» Extracted information:
* BEGIN *

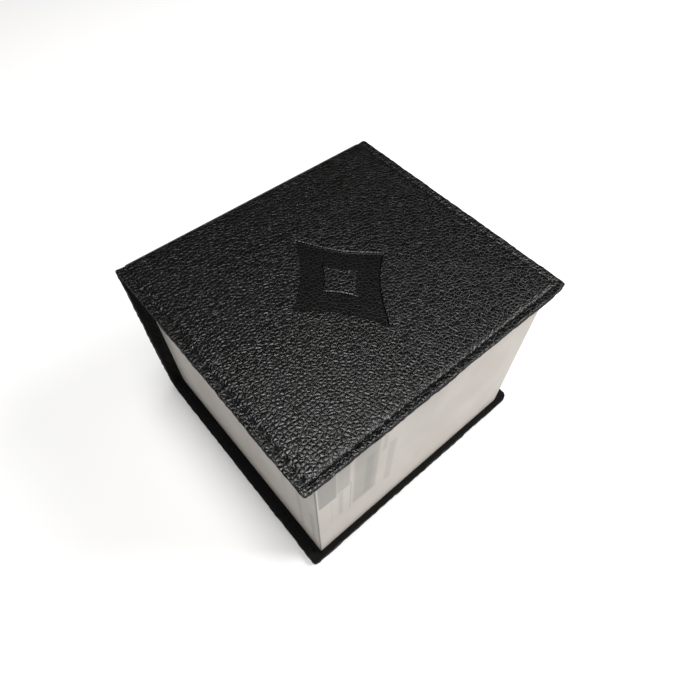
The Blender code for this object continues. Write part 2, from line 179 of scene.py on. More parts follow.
PIP_LENGTH = 0.0470
PIP_WIDTH = 0.0380
PIP_WAIST = 0.12
PIP_DEPTH = 0.00050
PIP_ISLAND = 0.42
PIP_CENTRE = (-0.0011, -0.0016)
PIP_SIDE_STEPS = 10

hinge_low, hinge_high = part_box("hinge_leather")
HINGE_BEND = hinge_high[2] - hinge_low[2]
LEFT, FRONT, BOTTOM = cad_low
RIGHT, REAR, TOP = cad_high
LID_RUN = REAR - HINGE_BEND - FRONT
SPINE_RUN = TOP - HINGE_BEND - BASE_BEND
BASE_RUN = REAR - BASE_BEND - FRONT
SPINE_START = LID_RUN + HINGE_BEND * math.pi / 2
SPINE_END = SPINE_START + SPINE_RUN
BASE_START = SPINE_END + BASE_BEND * math.pi / 2
HIDE_LENGTH = BASE_START + BASE_RUN


def wrap_around(across, along, depth):
    """Where a point of the flat hide comes to lie on the box, depth inside the outer face."""
    if along <= LID_RUN:
        return Vector((across, FRONT + along, TOP - depth))
    if along < SPINE_START:
        turn = (along - LID_RUN) / HINGE_BEND
        reach = HINGE_BEND - depth
        y = REAR - HINGE_BEND + reach * math.sin(turn)
        return Vector((across, y, TOP - HINGE_BEND + reach * math.cos(turn)))
    if along <= SPINE_END:
        return Vector((across, REAR - depth, TOP - HINGE_BEND - (along - SPINE_START)))
    if along < BASE_START:
        turn = (along - SPINE_END) / BASE_BEND
        reach = BASE_BEND - depth
        y = REAR - BASE_BEND + reach * math.cos(turn)
        return Vector((across, y, BOTTOM + BASE_BEND - reach * math.sin(turn)))
    return Vector((across, REAR - BASE_BEND - (along - BASE_START), BOTTOM + depth))


def wrap_piece(piece):
    """Bends a finished flat piece around the box."""
    for vertex in piece.data.vertices:
        x, y, z = vertex.co
        vertex.co = wrap_around(x, y, -z)
    piece.data.update()


def seam_lines(start, end, seam_from_edge, extra):
    """Grid lines across one direction of a hide: dense at its edges, four to a stitch between."""
    inner_start, inner_end = start + seam_from_edge, end - seam_from_edge
    count = round((inner_end - inner_start) / STITCH_PITCH) * LINES_PER_STITCH
    lines = [inner_start + (inner_end - inner_start) * k / count for k in range(count + 1)]
    for offset in (*EDGE_LINES, seam_from_edge - GROOVE_WIDTH, seam_from_edge - GROOVE_WIDTH / 2):
        lines += [start + offset, end - offset]
    lines += [inner_start + GROOVE_WIDTH / 2, inner_end - GROOVE_WIDTH / 2]
    return sorted(lines + list(extra))


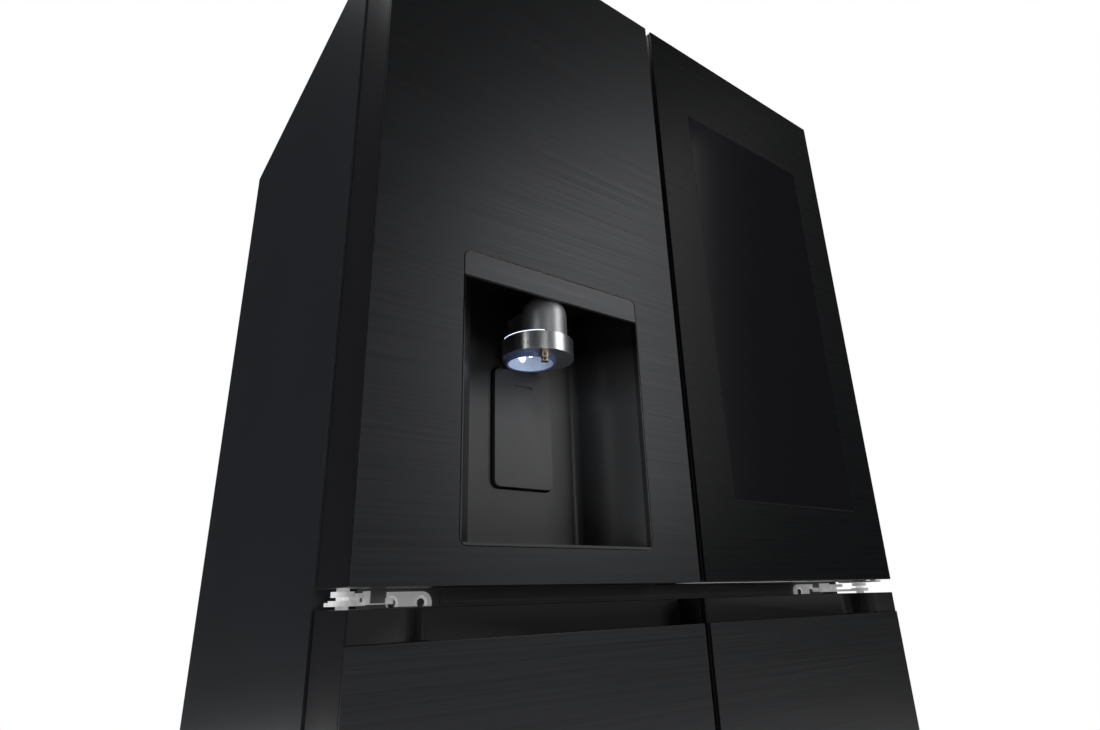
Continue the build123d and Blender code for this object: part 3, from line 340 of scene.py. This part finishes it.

* END *

» What the exercise asks:
Using the data above, output each line exactly.

» Result of the task:
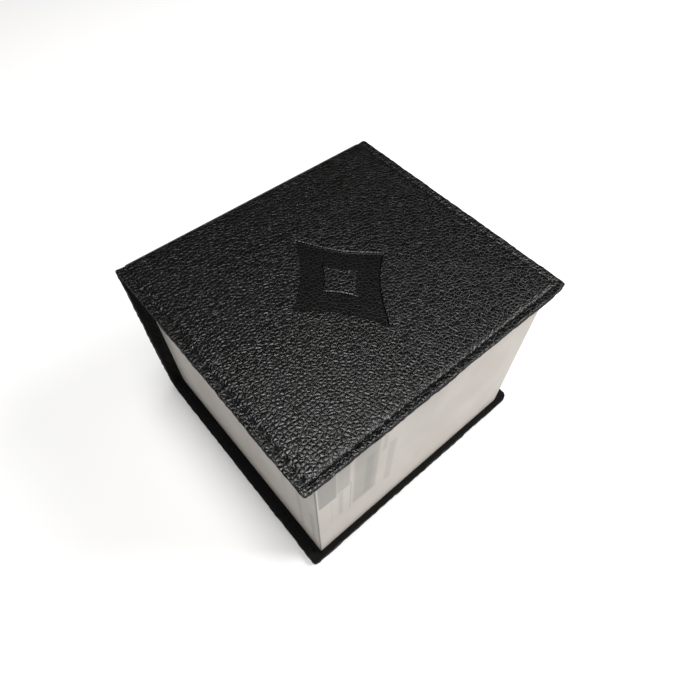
The Blender code for this object continues. Write part 2, from line 179 of scene.py on. More parts follow.
PIP_LENGTH = 0.0470
PIP_WIDTH = 0.0380
PIP_WAIST = 0.12
PIP_DEPTH = 0.00050
PIP_ISLAND = 0.42
PIP_CENTRE = (-0.0011, -0.0016)
PIP_SIDE_STEPS = 10

hinge_low, hinge_high = part_box("hinge_leather")
HINGE_BEND = hinge_high[2] - hinge_low[2]
LEFT, FRONT, BOTTOM = cad_low
RIGHT, REAR, TOP = cad_high
LID_RUN = REAR - HINGE_BEND - FRONT
SPINE_RUN = TOP - HINGE_BEND - BASE_BEND
BASE_RUN = REAR - BASE_BEND - FRONT
SPINE_START = LID_RUN + HINGE_BEND * math.pi / 2
SPINE_END = SPINE_START + SPINE_RUN
BASE_START = SPINE_END + BASE_BEND * math.pi / 2
HIDE_LENGTH = BASE_START + BASE_RUN


def wrap_around(across, along, depth):
    """Where a point of the flat hide comes to lie on the box, depth inside the outer face."""
    if along <= LID_RUN:
        return Vector((across, FRONT + along, TOP - depth))
    if along < SPINE_START:
        turn = (along - LID_RUN) / HINGE_BEND
        reach = HINGE_BEND - depth
        y = REAR - HINGE_BEND + reach * math.sin(turn)
        return Vector((across, y, TOP - HINGE_BEND + reach * math.cos(turn)))
    if along <= SPINE_END:
        return Vector((across, REAR - depth, TOP - HINGE_BEND - (along - SPINE_START)))
    if along < BASE_START:
        turn = (along - SPINE_END) / BASE_BEND
        reach = BASE_BEND - depth
        y = REAR - BASE_BEND + reach * math.cos(turn)
        return Vector((across, y, BOTTOM + BASE_BEND - reach * math.sin(turn)))
    return Vector((across, REAR - BASE_BEND - (along - BASE_START), BOTTOM + depth))


def wrap_piece(piece):
    """Bends a finished flat piece around the box."""
    for vertex in piece.data.vertices:
        x, y, z = vertex.co
        vertex.co = wrap_around(x, y, -z)
    piece.data.update()


def seam_lines(start, end, seam_from_edge, extra):
    """Grid lines across one direction of a hide: dense at its edges, four to a stitch between."""
    inner_start, inner_end = start + seam_from_edge, end - seam_from_edge
    count = round((inner_end - inner_start) / STITCH_PITCH) * LINES_PER_STITCH
    lines = [inner_start + (inner_end - inner_start) * k / count for k in range(count + 1)]
    for offset in (*EDGE_LINES, seam_from_edge - GROOVE_WIDTH, seam_from_edge - GROOVE_WIDTH / 2):
        lines += [start + offset, end - offset]
    lines += [inner_start + GROOVE_WIDTH / 2, inner_end - GROOVE_WIDTH / 2]
    return sorted(lines + list(extra))


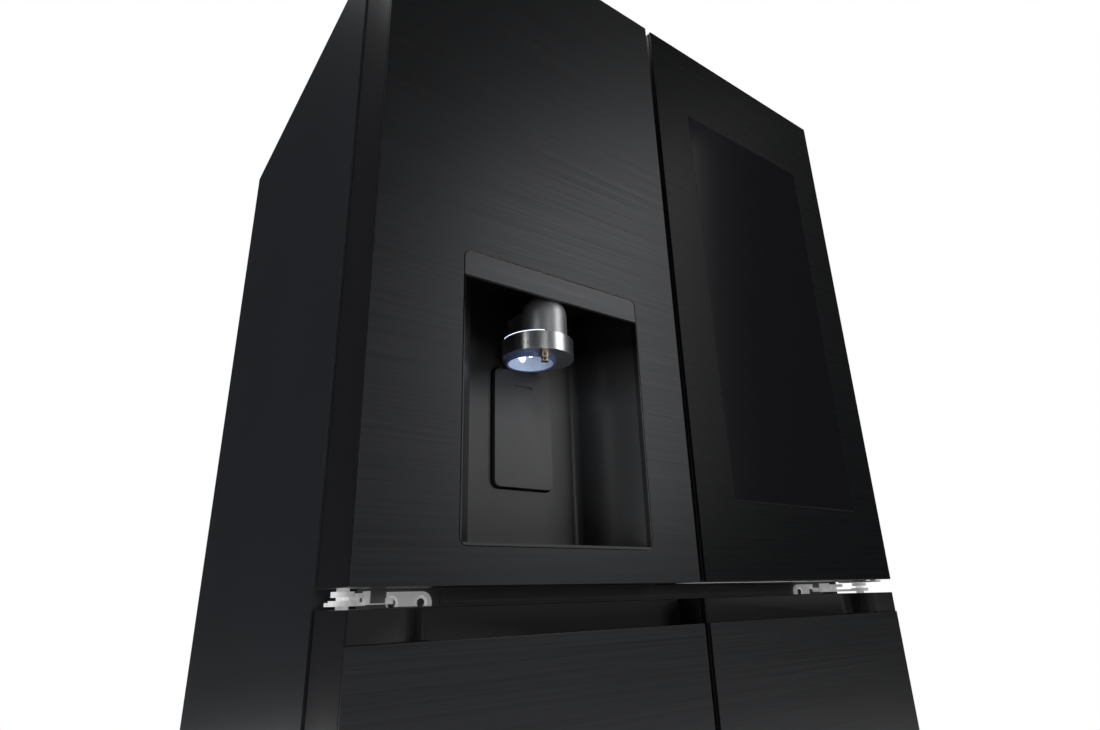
Continue the build123d and Blender code for this object: part 3, from line 340 of scene.py. This part finishes it.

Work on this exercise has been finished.